Personally, this is a journey I’ve been trekking for years…
I’ve learned I’m more successful operating “systematic” strategies than discretionary ones.
I’ve learned I’m better as an active trader than a passive investor.
I’ve learned I get better results when I’m able to quantify my probability of success, rather than assume my subjective feelings are a reliable gauge.
All told, I’ve learned — through the process of trial-and-error — what works for me (and what doesn’t).
To bring this home… my message today is simple: Take ownership of your investment strategy.
Make the commitment to figure out what works for YOU, because only you can determine that.
Wall Street — whether villain or saint, biased or unbiased — can’t tell us the investment strategy best suited to you.
And in many ways… this is the ethos of Dent Research.
Our goal is to offer you a wide variety of unique investment strategies. We do this because we know that not every investment strategy will be a “perfect fit” for every investor.

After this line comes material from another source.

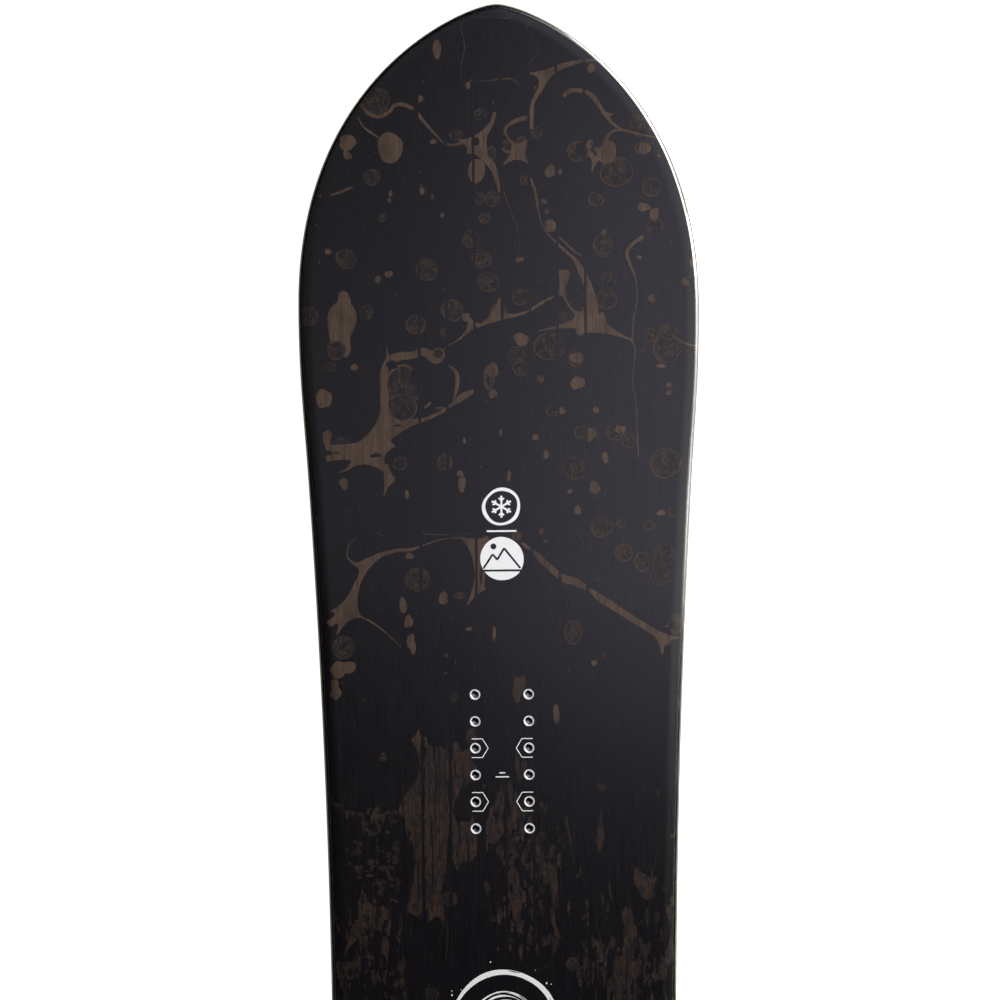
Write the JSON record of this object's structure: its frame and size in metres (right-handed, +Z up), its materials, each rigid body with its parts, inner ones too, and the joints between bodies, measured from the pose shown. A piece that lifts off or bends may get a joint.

It isn’t necessary.
If we can provide an environment in which you can explore a number of approaches, allowing you to ultimately settle on a few that are well-suited for YOUR needs… then we’ve met our goal.
And I promise you this… once you’ve found an investment approach that fits you like a glove, you’ll be too successful to bother worrying about the wolves on Wall Street… and you’ll no longer feel like the sheep.